One of the particular merits of the present selection of documents is the opportunity it offers of establishing continuities between the 1939-41 phases and the following phase--from the beginning of the Wehrmacht's Russian crusade until the dissolution of the Comintern (1941-43). A key continuity was the complete abandonment of a world revolutionary orientation--in the original sense--in favour of the pursuit of espionage activities for the USSR, which could now scarcely be differentiated from the political activities of the International. (The heroic resistance of communists in Nazi-dominated Europe, including the Third Reich, is of course another story.) The proclaimed aim of the making of 'patriotic alliances'--now very widely conceived--is, upon closer examination, on a par with the empty phrases of the pact phase. (...) This effectively Moscow-initiated strategy is rightly stripped of its heroic halo by Bayerlein, through the use of documents by contemporary critics.

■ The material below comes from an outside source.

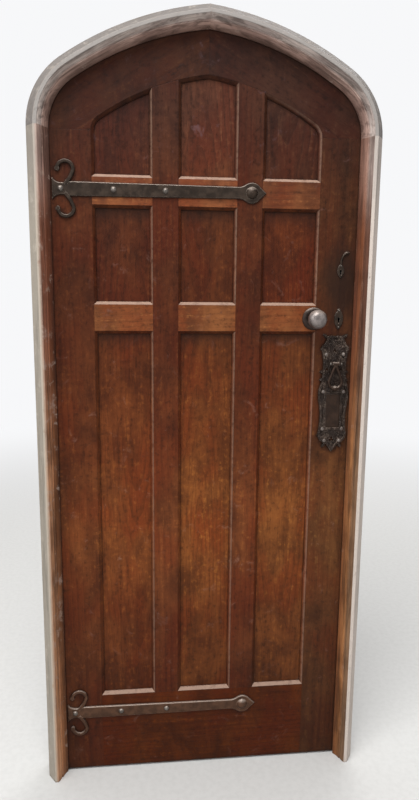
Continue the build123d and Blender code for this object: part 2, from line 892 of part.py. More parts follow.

The title of the book is a quote from the last article written by the inspired publicist and organiser Willi Münzenberg, who had been forced out of the KPD in 1938-9 because he did not follow Ulbricht's policy towards the communists' allies on the left--or on other forms of intolerant and ill-advised behaviour. On 22 September 1939, in response to the Nazi-Soviet Pact, Münzenberg wrote--in a reference to the typical Stalinist psychosis of betrayal: 'Today millions wake up in all countries, they stretch out their arms, pointing to the East, and call: "The traitor, Stalin, is you!"'

Münzenberg, who was murdered in the summer of 1940 in unexplained circumstances, could not know in the autumn of 1939 how far Stalin was prepared to go. In furtherance of the pact, more than 1000 imprisoned German communists who had fallen out of favour were got rid of by simply handing them over to the National Socialist security forces at the German-Soviet demarcation line.